--- START Raw data ---

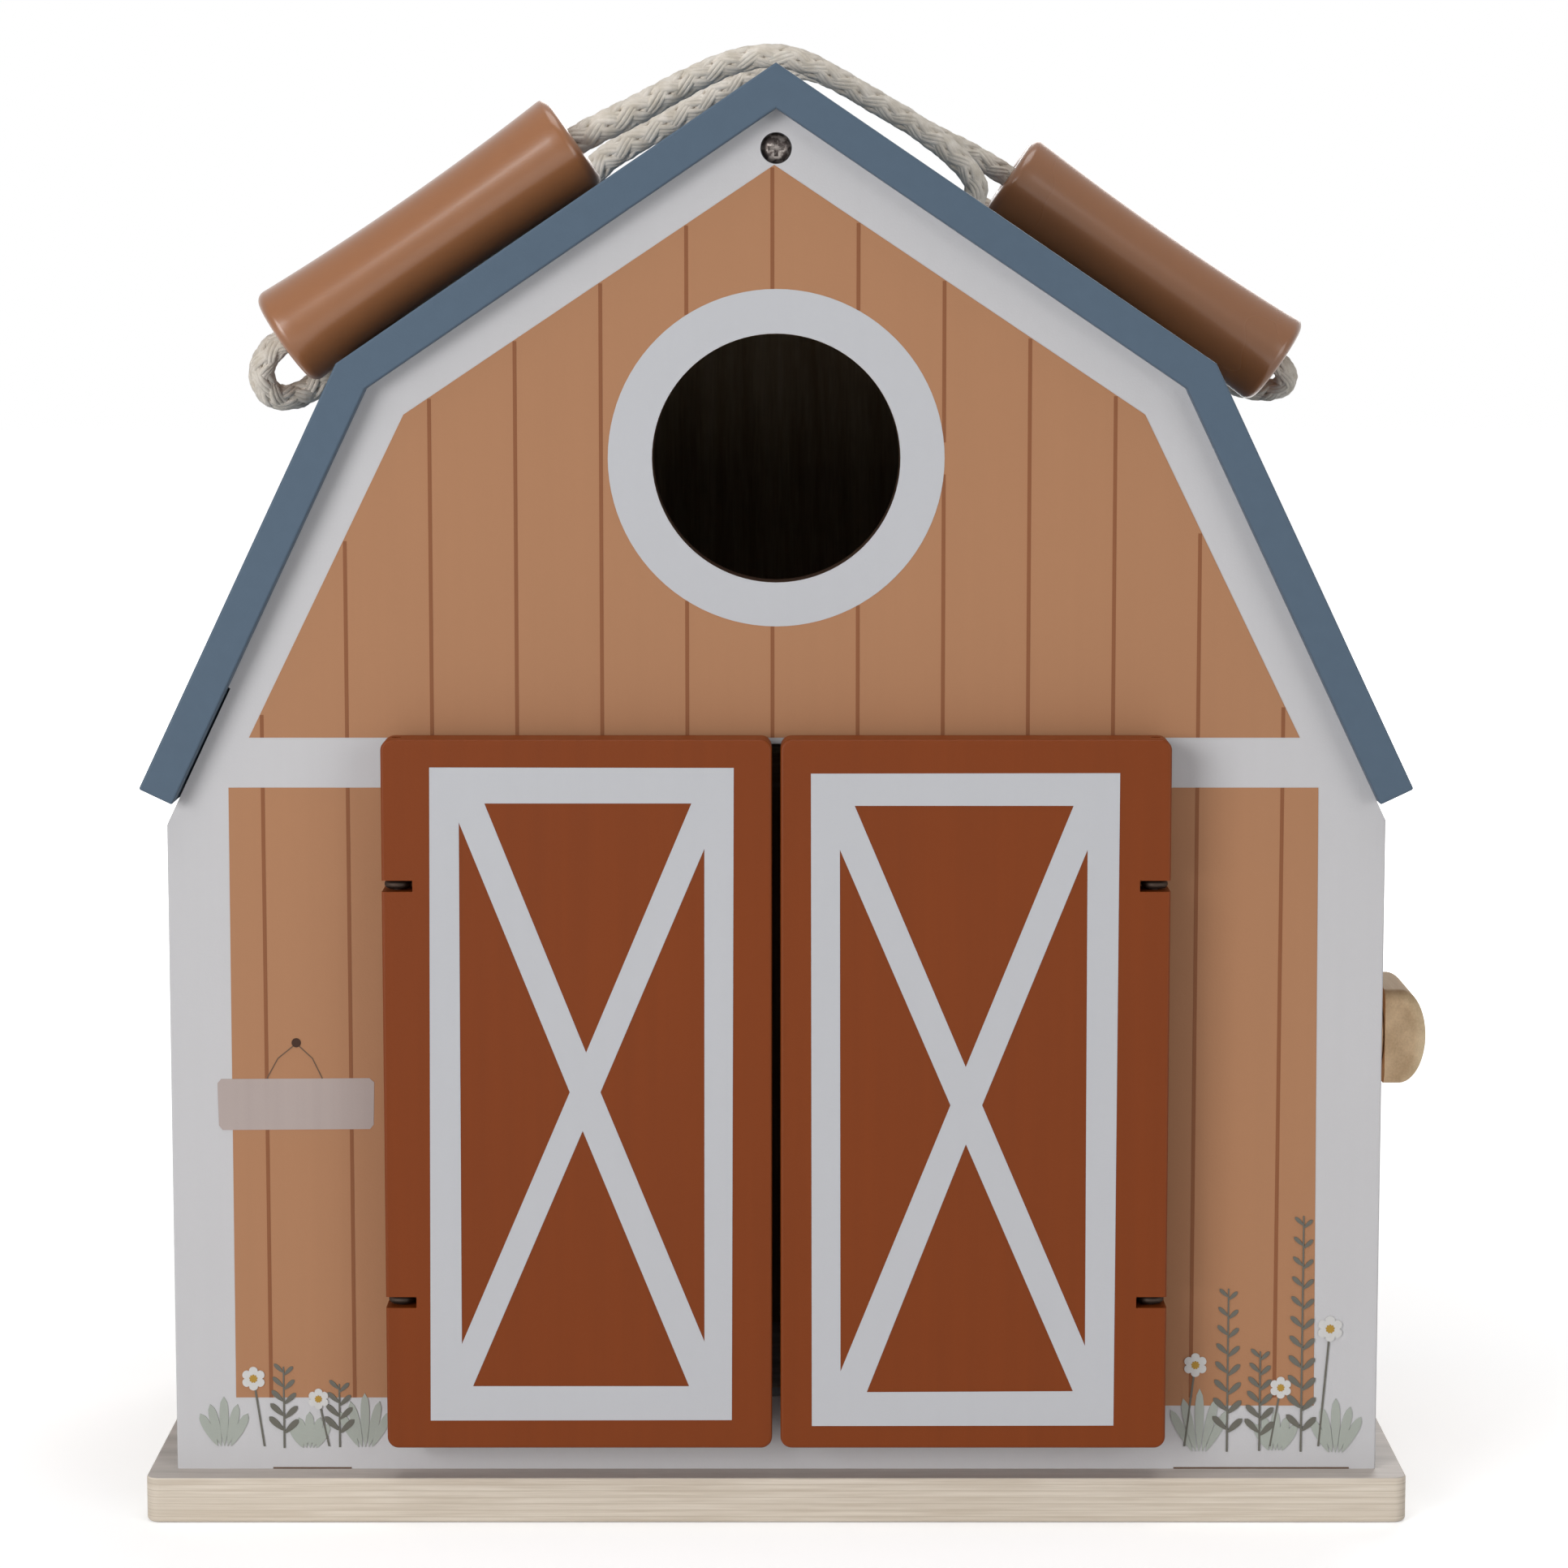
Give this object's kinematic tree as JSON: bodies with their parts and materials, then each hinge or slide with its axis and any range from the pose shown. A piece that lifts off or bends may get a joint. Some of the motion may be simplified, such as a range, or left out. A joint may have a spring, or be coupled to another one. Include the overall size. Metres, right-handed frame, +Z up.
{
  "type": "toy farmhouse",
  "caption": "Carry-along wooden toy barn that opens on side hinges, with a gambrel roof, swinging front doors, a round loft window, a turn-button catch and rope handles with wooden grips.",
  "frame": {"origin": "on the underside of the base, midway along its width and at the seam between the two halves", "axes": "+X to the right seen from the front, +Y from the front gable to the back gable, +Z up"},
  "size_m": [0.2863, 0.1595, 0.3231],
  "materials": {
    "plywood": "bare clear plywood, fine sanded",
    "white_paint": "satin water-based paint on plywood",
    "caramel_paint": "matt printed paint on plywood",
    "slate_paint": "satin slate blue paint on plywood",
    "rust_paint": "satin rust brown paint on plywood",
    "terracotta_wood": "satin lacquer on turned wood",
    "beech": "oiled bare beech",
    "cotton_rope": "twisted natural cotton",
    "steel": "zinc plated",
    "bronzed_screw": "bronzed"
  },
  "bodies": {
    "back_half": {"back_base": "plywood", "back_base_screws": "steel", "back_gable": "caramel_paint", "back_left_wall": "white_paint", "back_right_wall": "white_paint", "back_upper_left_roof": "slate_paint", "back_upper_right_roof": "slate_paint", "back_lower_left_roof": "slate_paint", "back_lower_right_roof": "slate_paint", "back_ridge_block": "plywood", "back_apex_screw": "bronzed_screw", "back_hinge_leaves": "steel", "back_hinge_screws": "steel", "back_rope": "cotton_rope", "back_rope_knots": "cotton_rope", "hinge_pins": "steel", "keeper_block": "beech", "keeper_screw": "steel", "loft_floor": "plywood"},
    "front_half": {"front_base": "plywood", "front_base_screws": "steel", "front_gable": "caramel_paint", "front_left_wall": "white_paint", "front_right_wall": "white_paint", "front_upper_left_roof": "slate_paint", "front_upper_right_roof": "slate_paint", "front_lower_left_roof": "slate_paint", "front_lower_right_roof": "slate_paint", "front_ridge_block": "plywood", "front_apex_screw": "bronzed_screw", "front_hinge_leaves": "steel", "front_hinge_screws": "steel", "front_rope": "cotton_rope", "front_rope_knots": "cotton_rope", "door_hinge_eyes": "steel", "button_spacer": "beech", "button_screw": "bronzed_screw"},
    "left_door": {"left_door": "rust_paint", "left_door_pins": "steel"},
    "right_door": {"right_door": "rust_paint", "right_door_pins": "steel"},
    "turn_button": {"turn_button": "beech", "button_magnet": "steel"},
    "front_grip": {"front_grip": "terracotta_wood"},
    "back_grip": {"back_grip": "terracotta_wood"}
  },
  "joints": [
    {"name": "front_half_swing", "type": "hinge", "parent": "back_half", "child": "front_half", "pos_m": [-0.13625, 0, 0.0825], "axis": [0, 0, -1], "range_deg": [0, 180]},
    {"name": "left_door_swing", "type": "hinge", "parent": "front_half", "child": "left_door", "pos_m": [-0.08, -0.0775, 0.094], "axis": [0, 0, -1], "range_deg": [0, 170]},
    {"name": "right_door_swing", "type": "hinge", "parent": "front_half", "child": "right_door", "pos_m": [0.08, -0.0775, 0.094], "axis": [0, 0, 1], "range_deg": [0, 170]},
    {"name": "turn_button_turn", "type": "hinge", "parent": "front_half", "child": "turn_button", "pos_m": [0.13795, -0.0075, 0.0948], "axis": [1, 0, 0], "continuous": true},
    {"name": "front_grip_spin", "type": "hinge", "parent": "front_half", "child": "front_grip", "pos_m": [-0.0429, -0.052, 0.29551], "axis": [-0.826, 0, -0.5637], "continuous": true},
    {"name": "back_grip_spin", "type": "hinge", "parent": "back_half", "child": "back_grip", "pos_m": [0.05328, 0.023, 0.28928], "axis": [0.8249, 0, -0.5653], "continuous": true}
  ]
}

--- END Raw data ---

* [Written problem] All of the lines above need to be given again exactly.

* [Task response]
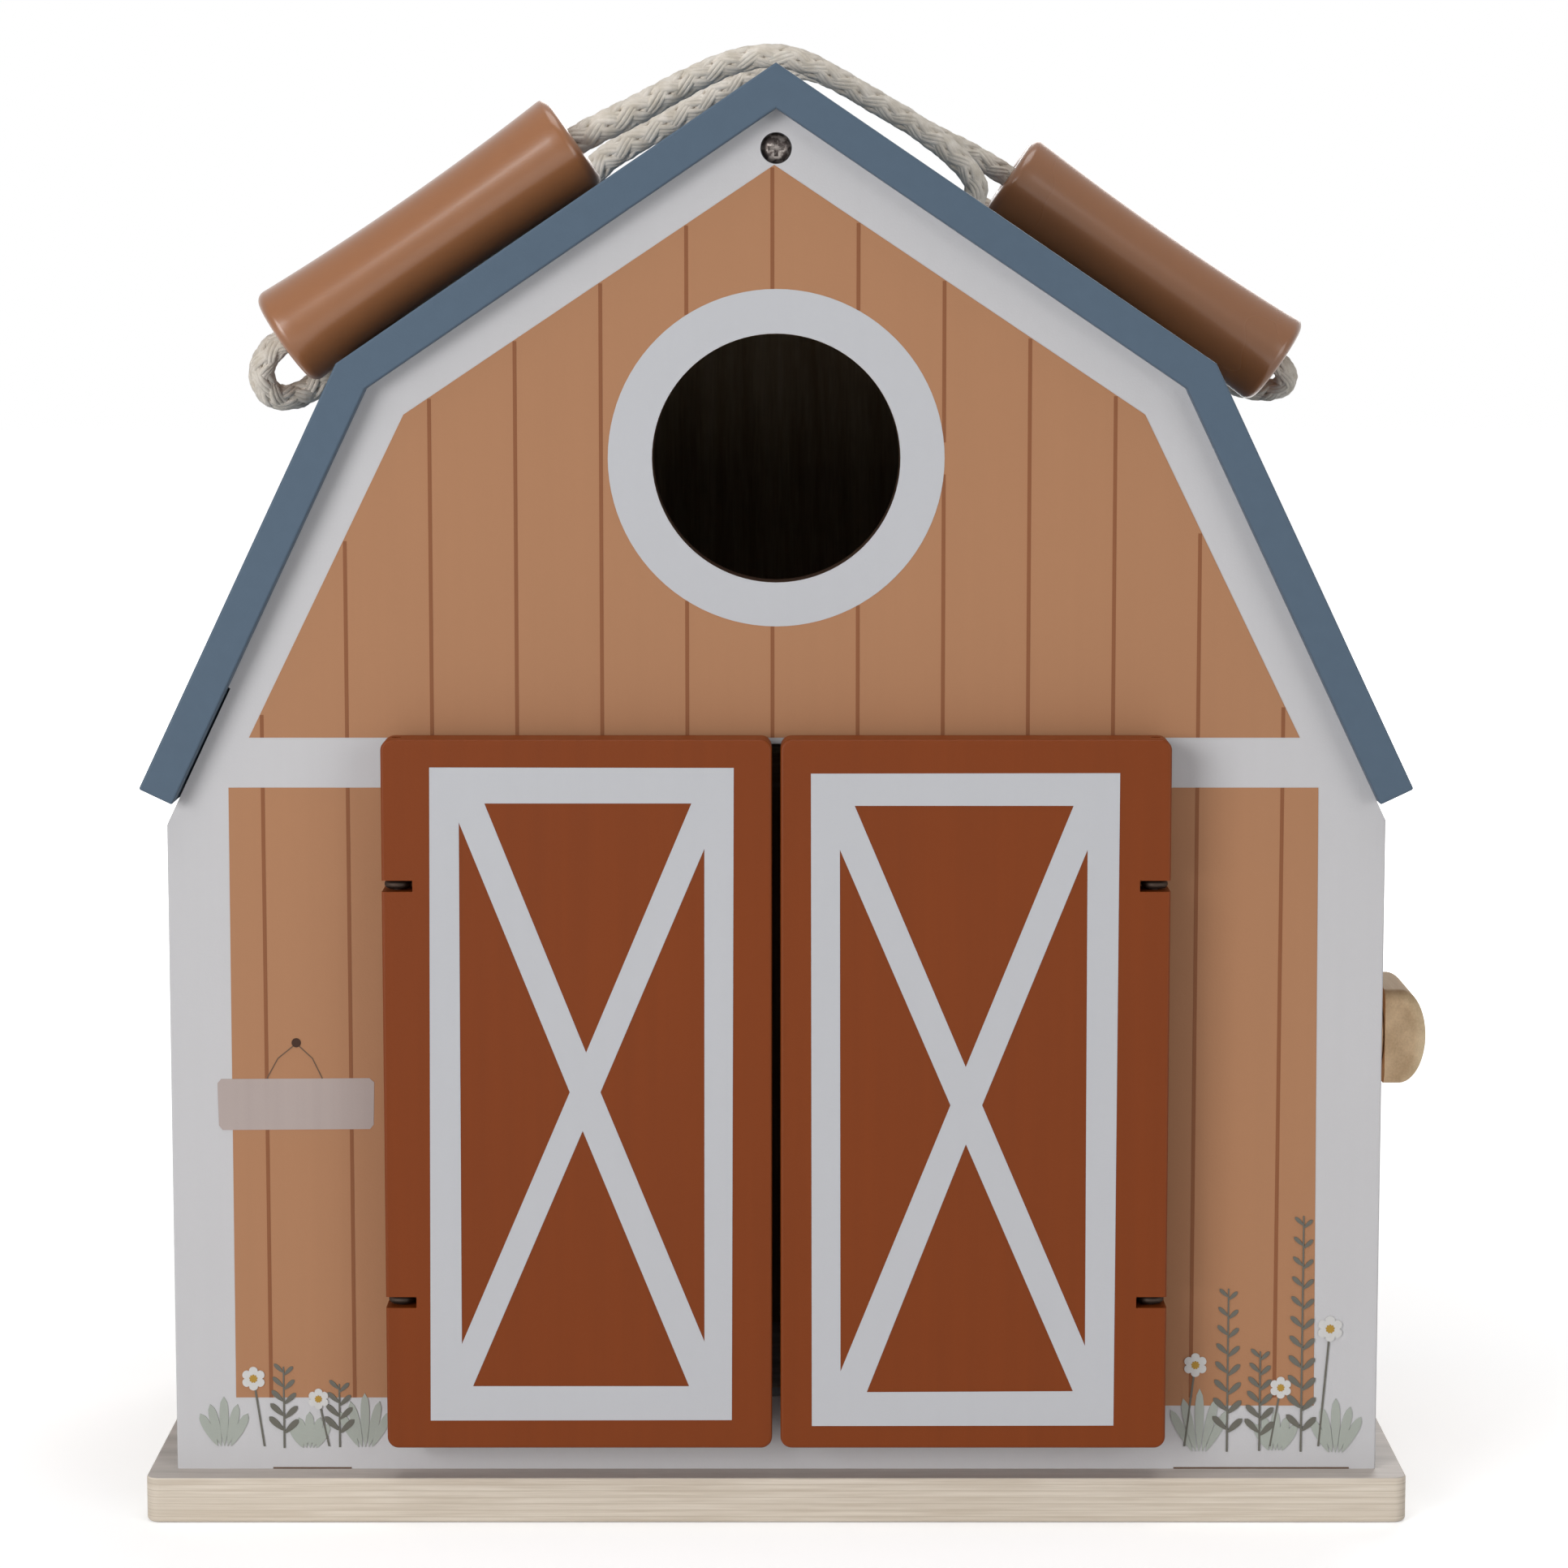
Give this object's kinematic tree as JSON: bodies with their parts and materials, then each hinge or slide with its axis and any range from the pose shown. A piece that lifts off or bends may get a joint. Some of the motion may be simplified, such as a range, or left out. A joint may have a spring, or be coupled to another one. Include the overall size. Metres, right-handed frame, +Z up.
{
  "type": "toy farmhouse",
  "caption": "Carry-along wooden toy barn that opens on side hinges, with a gambrel roof, swinging front doors, a round loft window, a turn-button catch and rope handles with wooden grips.",
  "frame": {"origin": "on the underside of the base, midway along its width and at the seam between the two halves", "axes": "+X to the right seen from the front, +Y from the front gable to the back gable, +Z up"},
  "size_m": [0.2863, 0.1595, 0.3231],
  "materials": {
    "plywood": "bare clear plywood, fine sanded",
    "white_paint": "satin water-based paint on plywood",
    "caramel_paint": "matt printed paint on plywood",
    "slate_paint": "satin slate blue paint on plywood",
    "rust_paint": "satin rust brown paint on plywood",
    "terracotta_wood": "satin lacquer on turned wood",
    "beech": "oiled bare beech",
    "cotton_rope": "twisted natural cotton",
    "steel": "zinc plated",
    "bronzed_screw": "bronzed"
  },
  "bodies": {
    "back_half": {"back_base": "plywood", "back_base_screws": "steel", "back_gable": "caramel_paint", "back_left_wall": "white_paint", "back_right_wall": "white_paint", "back_upper_left_roof": "slate_paint", "back_upper_right_roof": "slate_paint", "back_lower_left_roof": "slate_paint", "back_lower_right_roof": "slate_paint", "back_ridge_block": "plywood", "back_apex_screw": "bronzed_screw", "back_hinge_leaves": "steel", "back_hinge_screws": "steel", "back_rope": "cotton_rope", "back_rope_knots": "cotton_rope", "hinge_pins": "steel", "keeper_block": "beech", "keeper_screw": "steel", "loft_floor": "plywood"},
    "front_half": {"front_base": "plywood", "front_base_screws": "steel", "front_gable": "caramel_paint", "front_left_wall": "white_paint", "front_right_wall": "white_paint", "front_upper_left_roof": "slate_paint", "front_upper_right_roof": "slate_paint", "front_lower_left_roof": "slate_paint", "front_lower_right_roof": "slate_paint", "front_ridge_block": "plywood", "front_apex_screw": "bronzed_screw", "front_hinge_leaves": "steel", "front_hinge_screws": "steel", "front_rope": "cotton_rope", "front_rope_knots": "cotton_rope", "door_hinge_eyes": "steel", "button_spacer": "beech", "button_screw": "bronzed_screw"},
    "left_door": {"left_door": "rust_paint", "left_door_pins": "steel"},
    "right_door": {"right_door": "rust_paint", "right_door_pins": "steel"},
    "turn_button": {"turn_button": "beech", "button_magnet": "steel"},
    "front_grip": {"front_grip": "terracotta_wood"},
    "back_grip": {"back_grip": "terracotta_wood"}
  },
  "joints": [
    {"name": "front_half_swing", "type": "hinge", "parent": "back_half", "child": "front_half", "pos_m": [-0.13625, 0, 0.0825], "axis": [0, 0, -1], "range_deg": [0, 180]},
    {"name": "left_door_swing", "type": "hinge", "parent": "front_half", "child": "left_door", "pos_m": [-0.08, -0.0775, 0.094], "axis": [0, 0, -1], "range_deg": [0, 170]},
    {"name": "right_door_swing", "type": "hinge", "parent": "front_half", "child": "right_door", "pos_m": [0.08, -0.0775, 0.094], "axis": [0, 0, 1], "range_deg": [0, 170]},
    {"name": "turn_button_turn", "type": "hinge", "parent": "front_half", "child": "turn_button", "pos_m": [0.13795, -0.0075, 0.0948], "axis": [1, 0, 0], "continuous": true},
    {"name": "front_grip_spin", "type": "hinge", "parent": "front_half", "child": "front_grip", "pos_m": [-0.0429, -0.052, 0.29551], "axis": [-0.826, 0, -0.5637], "continuous": true},
    {"name": "back_grip_spin", "type": "hinge", "parent": "back_half", "child": "back_grip", "pos_m": [0.05328, 0.023, 0.28928], "axis": [0.8249, 0, -0.5653], "continuous": true}
  ]
}